◆ **WRITTEN INSTRUCTION**: Repeat the listing below word for word, stopping after the line that contains "cut(made, hollow)".

— BEGIN —

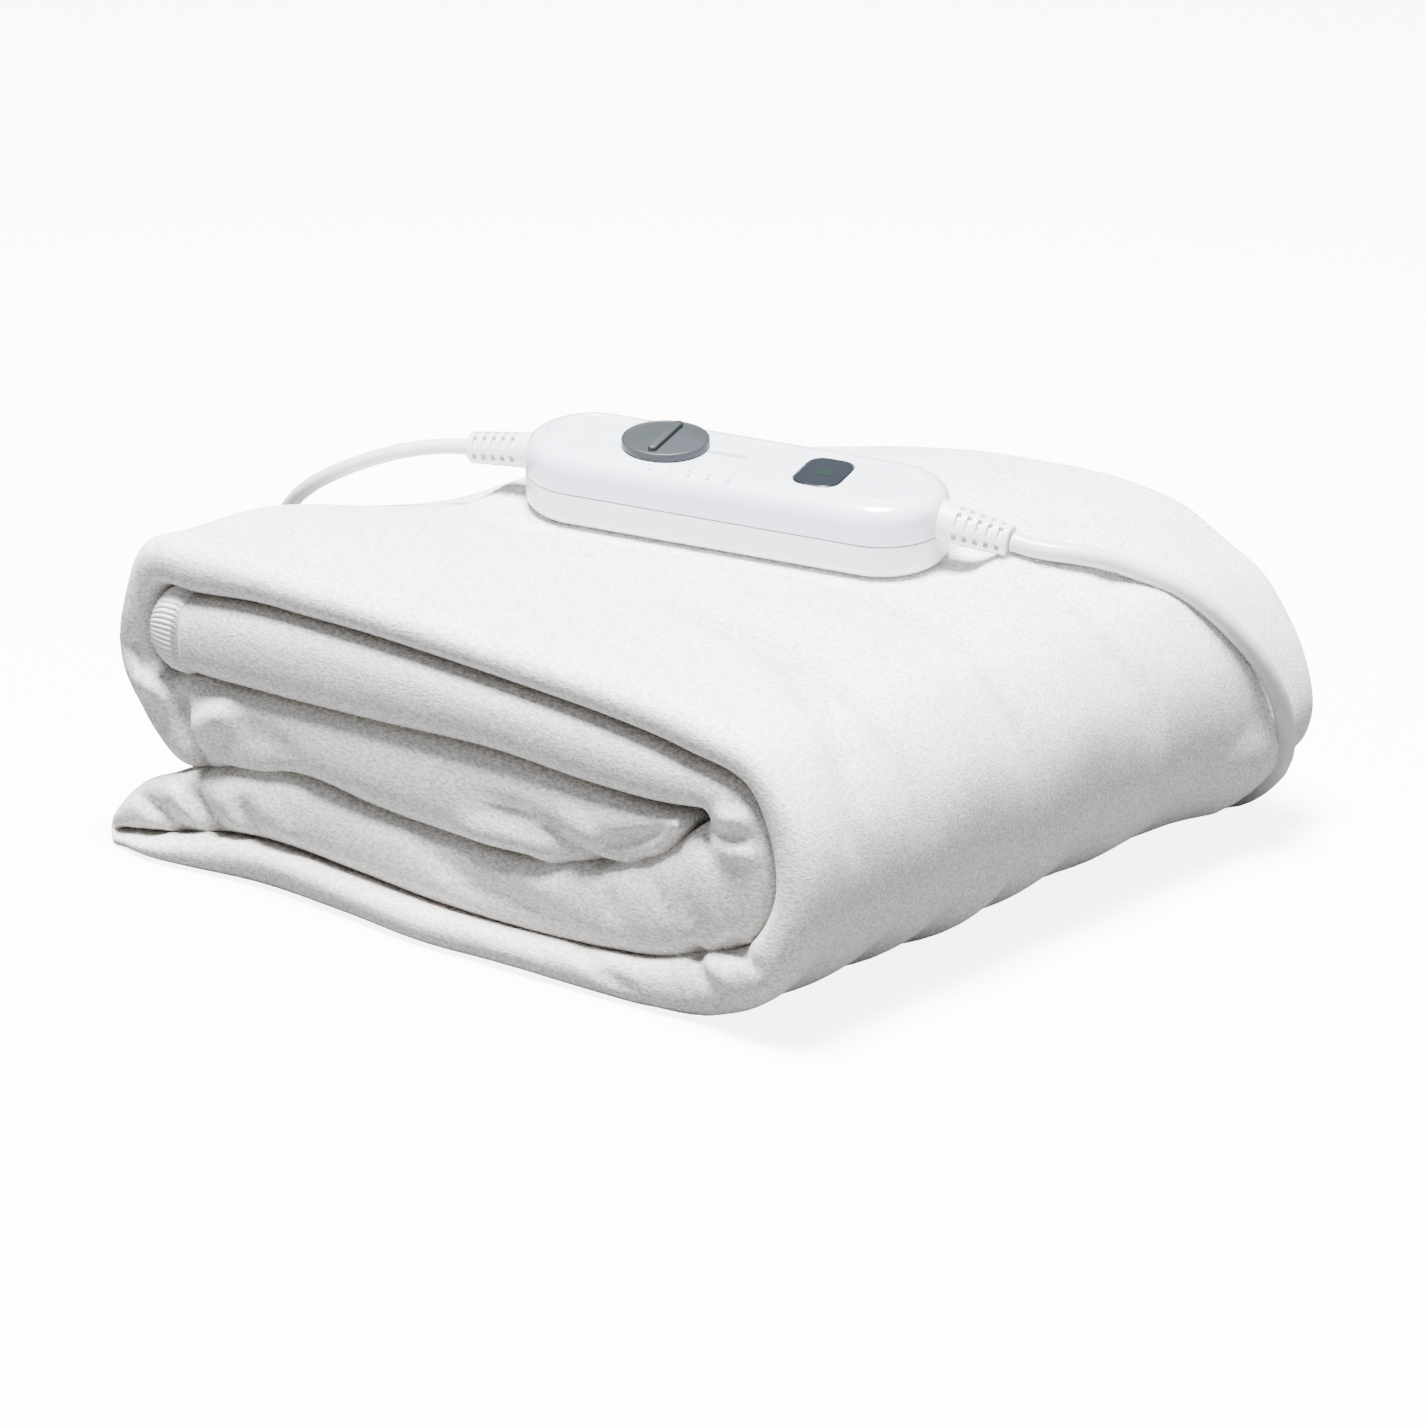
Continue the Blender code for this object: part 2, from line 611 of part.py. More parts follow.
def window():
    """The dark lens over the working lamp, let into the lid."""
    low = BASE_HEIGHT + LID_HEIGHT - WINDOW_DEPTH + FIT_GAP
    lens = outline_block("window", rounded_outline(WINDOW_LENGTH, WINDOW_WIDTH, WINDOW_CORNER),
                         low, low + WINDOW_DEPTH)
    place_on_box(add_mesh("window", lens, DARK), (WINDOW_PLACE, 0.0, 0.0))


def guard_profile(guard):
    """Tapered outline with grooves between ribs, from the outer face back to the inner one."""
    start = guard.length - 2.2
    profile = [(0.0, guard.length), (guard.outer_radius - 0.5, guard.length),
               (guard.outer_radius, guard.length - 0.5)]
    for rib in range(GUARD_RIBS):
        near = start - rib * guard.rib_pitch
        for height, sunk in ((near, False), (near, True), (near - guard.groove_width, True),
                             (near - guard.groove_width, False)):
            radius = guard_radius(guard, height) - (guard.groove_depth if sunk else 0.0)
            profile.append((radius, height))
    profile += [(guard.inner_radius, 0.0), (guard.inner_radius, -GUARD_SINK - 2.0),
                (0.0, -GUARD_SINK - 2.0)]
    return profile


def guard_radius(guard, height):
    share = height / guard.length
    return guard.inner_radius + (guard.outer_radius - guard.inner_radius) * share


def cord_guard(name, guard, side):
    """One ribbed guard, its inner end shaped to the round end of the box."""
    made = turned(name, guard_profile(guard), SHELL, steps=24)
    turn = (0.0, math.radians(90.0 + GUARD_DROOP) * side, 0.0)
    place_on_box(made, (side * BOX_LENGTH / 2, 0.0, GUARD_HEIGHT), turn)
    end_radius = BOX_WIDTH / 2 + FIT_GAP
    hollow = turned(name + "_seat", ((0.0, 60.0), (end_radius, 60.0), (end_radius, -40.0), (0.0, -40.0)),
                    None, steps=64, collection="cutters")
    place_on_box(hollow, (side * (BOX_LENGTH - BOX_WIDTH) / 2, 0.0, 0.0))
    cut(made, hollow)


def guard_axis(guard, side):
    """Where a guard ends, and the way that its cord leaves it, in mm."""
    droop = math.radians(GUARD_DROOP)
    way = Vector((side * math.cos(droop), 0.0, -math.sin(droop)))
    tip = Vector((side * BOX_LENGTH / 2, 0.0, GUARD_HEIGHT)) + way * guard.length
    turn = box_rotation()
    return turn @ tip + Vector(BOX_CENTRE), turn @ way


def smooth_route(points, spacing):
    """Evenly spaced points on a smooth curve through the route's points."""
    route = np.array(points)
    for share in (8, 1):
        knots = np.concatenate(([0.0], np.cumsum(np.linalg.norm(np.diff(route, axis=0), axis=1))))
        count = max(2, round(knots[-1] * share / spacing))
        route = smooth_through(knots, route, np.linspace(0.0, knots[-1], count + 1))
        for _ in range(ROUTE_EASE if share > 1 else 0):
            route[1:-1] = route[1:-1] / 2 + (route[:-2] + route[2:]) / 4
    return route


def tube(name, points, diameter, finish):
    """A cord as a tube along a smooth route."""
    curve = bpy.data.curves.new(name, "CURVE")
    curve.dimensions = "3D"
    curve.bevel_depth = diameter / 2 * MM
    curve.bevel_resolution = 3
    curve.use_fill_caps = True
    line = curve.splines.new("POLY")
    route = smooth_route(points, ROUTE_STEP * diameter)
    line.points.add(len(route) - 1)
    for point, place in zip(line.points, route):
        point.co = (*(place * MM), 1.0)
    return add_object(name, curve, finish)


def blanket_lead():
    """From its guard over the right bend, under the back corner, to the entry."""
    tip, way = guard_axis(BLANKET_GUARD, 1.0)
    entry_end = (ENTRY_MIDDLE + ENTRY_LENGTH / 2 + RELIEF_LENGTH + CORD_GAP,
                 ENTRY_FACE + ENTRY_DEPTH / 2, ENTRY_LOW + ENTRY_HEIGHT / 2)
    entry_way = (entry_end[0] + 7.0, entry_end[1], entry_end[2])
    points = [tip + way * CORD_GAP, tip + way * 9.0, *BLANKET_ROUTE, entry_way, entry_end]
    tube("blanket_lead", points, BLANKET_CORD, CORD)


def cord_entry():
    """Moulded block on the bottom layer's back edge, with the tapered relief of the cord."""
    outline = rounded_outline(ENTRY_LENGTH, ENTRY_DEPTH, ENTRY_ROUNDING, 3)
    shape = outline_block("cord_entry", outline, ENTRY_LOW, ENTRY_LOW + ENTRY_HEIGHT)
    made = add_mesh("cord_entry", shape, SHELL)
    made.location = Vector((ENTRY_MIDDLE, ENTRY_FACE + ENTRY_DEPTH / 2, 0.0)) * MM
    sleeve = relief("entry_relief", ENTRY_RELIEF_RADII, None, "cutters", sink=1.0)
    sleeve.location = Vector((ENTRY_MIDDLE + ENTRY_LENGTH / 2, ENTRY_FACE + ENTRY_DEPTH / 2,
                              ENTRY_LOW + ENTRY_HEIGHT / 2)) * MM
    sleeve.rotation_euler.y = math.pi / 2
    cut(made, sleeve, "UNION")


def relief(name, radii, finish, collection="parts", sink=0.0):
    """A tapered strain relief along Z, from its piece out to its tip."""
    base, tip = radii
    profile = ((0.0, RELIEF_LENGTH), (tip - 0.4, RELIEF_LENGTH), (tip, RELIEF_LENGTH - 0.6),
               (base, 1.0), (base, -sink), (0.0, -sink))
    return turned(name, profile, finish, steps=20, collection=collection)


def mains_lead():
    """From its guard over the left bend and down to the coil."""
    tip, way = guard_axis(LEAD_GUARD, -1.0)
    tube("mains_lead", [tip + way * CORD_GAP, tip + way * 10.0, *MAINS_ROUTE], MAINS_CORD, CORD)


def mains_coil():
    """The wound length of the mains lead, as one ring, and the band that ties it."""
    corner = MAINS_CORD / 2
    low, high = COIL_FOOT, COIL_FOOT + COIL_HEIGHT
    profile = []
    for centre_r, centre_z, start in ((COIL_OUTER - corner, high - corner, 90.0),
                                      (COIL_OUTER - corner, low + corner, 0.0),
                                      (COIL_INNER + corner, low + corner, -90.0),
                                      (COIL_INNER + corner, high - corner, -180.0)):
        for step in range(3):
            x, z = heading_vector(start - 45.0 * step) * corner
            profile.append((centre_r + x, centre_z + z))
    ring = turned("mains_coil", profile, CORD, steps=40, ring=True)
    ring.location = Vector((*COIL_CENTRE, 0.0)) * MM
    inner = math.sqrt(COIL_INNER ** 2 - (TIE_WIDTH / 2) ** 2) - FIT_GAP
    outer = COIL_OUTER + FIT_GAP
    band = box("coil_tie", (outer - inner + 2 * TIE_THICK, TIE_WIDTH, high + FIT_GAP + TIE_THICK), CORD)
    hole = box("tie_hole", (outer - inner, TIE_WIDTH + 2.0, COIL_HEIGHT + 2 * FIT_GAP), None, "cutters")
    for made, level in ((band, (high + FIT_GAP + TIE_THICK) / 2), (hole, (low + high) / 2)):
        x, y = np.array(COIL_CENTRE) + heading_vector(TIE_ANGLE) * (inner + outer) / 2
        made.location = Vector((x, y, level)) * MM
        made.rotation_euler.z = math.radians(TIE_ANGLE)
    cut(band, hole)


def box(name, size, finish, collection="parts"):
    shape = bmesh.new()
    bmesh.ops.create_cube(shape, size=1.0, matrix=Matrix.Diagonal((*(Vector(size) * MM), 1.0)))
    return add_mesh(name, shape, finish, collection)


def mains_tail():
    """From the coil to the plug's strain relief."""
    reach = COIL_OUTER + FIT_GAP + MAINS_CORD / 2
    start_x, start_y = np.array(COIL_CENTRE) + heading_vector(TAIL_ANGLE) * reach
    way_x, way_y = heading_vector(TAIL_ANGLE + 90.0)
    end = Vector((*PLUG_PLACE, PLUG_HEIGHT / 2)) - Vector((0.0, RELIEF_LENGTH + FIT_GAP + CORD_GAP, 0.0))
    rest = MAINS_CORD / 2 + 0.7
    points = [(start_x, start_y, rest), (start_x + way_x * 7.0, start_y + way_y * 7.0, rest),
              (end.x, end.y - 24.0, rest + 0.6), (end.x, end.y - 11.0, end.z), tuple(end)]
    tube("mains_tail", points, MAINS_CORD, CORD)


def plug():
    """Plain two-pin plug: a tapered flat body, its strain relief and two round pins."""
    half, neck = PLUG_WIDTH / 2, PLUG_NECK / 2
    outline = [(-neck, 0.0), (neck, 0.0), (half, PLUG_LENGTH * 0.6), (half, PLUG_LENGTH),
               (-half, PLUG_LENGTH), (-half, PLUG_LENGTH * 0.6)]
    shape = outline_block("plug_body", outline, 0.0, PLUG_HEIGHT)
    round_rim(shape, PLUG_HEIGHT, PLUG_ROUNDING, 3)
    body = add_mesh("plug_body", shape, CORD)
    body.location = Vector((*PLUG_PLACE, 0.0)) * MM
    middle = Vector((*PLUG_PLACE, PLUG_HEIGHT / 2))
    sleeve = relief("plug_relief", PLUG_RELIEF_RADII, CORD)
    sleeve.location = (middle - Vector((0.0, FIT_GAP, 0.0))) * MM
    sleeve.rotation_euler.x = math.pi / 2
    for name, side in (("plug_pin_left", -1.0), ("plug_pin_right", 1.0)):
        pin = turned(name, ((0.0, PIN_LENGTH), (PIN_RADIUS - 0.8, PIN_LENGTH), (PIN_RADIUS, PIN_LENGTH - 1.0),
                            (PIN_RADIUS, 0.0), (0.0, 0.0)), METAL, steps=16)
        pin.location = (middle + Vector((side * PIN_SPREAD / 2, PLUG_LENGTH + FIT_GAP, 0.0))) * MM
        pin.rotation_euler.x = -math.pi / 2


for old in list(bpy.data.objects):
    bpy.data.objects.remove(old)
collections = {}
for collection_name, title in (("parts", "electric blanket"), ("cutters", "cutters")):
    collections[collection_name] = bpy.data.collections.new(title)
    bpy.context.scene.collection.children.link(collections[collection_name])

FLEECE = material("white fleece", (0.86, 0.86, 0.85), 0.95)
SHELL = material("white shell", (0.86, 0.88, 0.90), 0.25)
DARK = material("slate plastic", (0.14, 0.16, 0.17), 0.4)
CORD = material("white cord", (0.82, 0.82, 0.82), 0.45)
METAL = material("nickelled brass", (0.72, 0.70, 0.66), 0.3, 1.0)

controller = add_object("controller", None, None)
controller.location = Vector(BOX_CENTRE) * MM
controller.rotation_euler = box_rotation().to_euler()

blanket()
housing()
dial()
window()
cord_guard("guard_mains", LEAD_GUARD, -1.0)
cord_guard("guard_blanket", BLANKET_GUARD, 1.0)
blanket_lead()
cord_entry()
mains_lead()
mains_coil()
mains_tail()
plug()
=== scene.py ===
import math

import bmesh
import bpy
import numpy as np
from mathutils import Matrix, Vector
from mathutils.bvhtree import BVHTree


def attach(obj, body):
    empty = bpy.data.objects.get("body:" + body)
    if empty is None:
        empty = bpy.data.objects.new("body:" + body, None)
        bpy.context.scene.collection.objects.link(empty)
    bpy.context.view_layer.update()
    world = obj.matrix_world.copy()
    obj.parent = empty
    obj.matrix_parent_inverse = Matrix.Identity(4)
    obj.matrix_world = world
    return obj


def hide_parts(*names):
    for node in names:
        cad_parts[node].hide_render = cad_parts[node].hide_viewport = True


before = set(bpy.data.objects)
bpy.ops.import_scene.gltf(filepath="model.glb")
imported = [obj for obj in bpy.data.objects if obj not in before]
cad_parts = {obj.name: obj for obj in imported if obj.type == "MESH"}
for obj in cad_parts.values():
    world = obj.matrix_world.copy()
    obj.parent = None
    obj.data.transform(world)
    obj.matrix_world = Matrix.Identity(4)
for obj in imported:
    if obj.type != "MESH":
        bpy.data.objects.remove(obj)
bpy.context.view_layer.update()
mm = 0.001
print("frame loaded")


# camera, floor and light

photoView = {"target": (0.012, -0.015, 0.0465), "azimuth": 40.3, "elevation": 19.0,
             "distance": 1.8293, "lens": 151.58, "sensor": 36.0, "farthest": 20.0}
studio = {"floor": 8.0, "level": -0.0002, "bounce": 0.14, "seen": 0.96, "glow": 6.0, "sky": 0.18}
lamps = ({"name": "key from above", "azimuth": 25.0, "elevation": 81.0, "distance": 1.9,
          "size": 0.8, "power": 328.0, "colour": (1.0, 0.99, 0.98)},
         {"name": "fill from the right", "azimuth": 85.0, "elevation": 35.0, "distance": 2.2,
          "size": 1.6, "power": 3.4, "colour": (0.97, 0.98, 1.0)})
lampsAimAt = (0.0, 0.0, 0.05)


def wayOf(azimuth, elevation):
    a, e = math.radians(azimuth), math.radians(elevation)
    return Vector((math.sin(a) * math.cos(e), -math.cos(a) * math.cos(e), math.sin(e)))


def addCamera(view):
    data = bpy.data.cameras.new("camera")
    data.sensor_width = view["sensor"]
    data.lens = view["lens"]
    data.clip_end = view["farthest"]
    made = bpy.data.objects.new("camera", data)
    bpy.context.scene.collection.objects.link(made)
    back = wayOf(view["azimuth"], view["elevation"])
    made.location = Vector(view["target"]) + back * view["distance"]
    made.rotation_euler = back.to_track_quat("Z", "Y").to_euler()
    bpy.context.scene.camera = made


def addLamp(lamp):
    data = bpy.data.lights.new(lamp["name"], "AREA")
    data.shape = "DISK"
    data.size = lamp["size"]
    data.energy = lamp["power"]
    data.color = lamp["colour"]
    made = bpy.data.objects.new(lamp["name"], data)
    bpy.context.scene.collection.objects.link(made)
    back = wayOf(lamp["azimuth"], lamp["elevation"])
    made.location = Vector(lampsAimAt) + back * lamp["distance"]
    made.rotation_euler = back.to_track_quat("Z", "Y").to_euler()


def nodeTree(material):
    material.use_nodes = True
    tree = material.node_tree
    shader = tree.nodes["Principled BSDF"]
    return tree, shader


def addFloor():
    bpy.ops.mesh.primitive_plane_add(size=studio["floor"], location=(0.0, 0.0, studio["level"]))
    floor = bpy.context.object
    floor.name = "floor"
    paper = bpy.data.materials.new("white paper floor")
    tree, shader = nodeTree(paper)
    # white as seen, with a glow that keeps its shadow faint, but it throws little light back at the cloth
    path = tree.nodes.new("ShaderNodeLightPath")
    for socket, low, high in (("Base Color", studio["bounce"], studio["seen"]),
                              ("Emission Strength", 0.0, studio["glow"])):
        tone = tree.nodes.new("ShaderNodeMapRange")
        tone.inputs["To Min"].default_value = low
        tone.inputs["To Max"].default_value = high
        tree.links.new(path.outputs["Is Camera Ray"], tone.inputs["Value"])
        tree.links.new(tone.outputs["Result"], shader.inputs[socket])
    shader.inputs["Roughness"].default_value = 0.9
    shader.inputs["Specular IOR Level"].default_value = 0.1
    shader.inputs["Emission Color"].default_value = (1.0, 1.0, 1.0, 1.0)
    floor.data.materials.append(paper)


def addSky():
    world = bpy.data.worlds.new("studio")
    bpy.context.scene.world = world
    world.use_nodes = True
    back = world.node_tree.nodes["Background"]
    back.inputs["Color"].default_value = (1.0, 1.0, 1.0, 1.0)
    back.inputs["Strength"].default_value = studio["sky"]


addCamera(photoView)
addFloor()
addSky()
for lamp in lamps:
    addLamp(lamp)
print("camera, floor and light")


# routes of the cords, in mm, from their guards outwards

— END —

◆ **RESPONSE TO THE EXERCISE**:
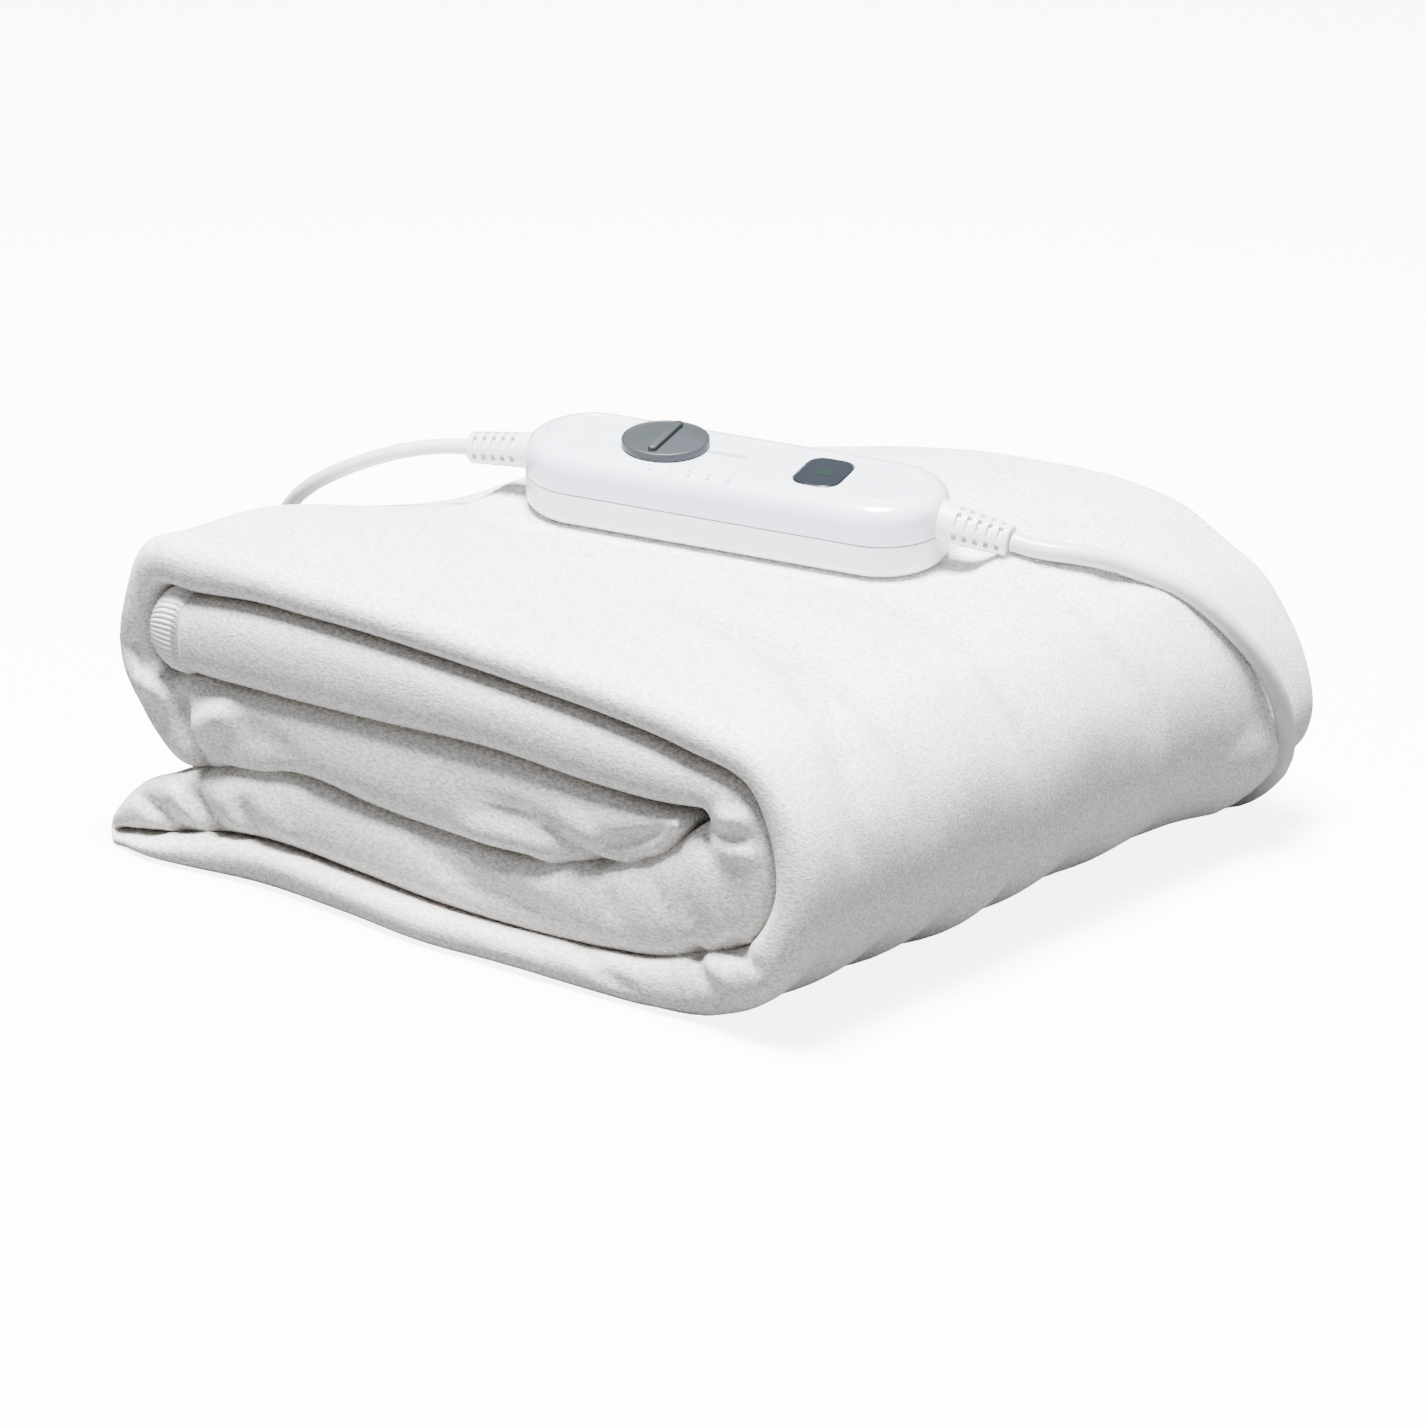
Continue the Blender code for this object: part 2, from line 611 of part.py. More parts follow.
def window():
    """The dark lens over the working lamp, let into the lid."""
    low = BASE_HEIGHT + LID_HEIGHT - WINDOW_DEPTH + FIT_GAP
    lens = outline_block("window", rounded_outline(WINDOW_LENGTH, WINDOW_WIDTH, WINDOW_CORNER),
                         low, low + WINDOW_DEPTH)
    place_on_box(add_mesh("window", lens, DARK), (WINDOW_PLACE, 0.0, 0.0))


def guard_profile(guard):
    """Tapered outline with grooves between ribs, from the outer face back to the inner one."""
    start = guard.length - 2.2
    profile = [(0.0, guard.length), (guard.outer_radius - 0.5, guard.length),
               (guard.outer_radius, guard.length - 0.5)]
    for rib in range(GUARD_RIBS):
        near = start - rib * guard.rib_pitch
        for height, sunk in ((near, False), (near, True), (near - guard.groove_width, True),
                             (near - guard.groove_width, False)):
            radius = guard_radius(guard, height) - (guard.groove_depth if sunk else 0.0)
            profile.append((radius, height))
    profile += [(guard.inner_radius, 0.0), (guard.inner_radius, -GUARD_SINK - 2.0),
                (0.0, -GUARD_SINK - 2.0)]
    return profile


def guard_radius(guard, height):
    share = height / guard.length
    return guard.inner_radius + (guard.outer_radius - guard.inner_radius) * share


def cord_guard(name, guard, side):
    """One ribbed guard, its inner end shaped to the round end of the box."""
    made = turned(name, guard_profile(guard), SHELL, steps=24)
    turn = (0.0, math.radians(90.0 + GUARD_DROOP) * side, 0.0)
    place_on_box(made, (side * BOX_LENGTH / 2, 0.0, GUARD_HEIGHT), turn)
    end_radius = BOX_WIDTH / 2 + FIT_GAP
    hollow = turned(name + "_seat", ((0.0, 60.0), (end_radius, 60.0), (end_radius, -40.0), (0.0, -40.0)),
                    None, steps=64, collection="cutters")
    place_on_box(hollow, (side * (BOX_LENGTH - BOX_WIDTH) / 2, 0.0, 0.0))
    cut(made, hollow)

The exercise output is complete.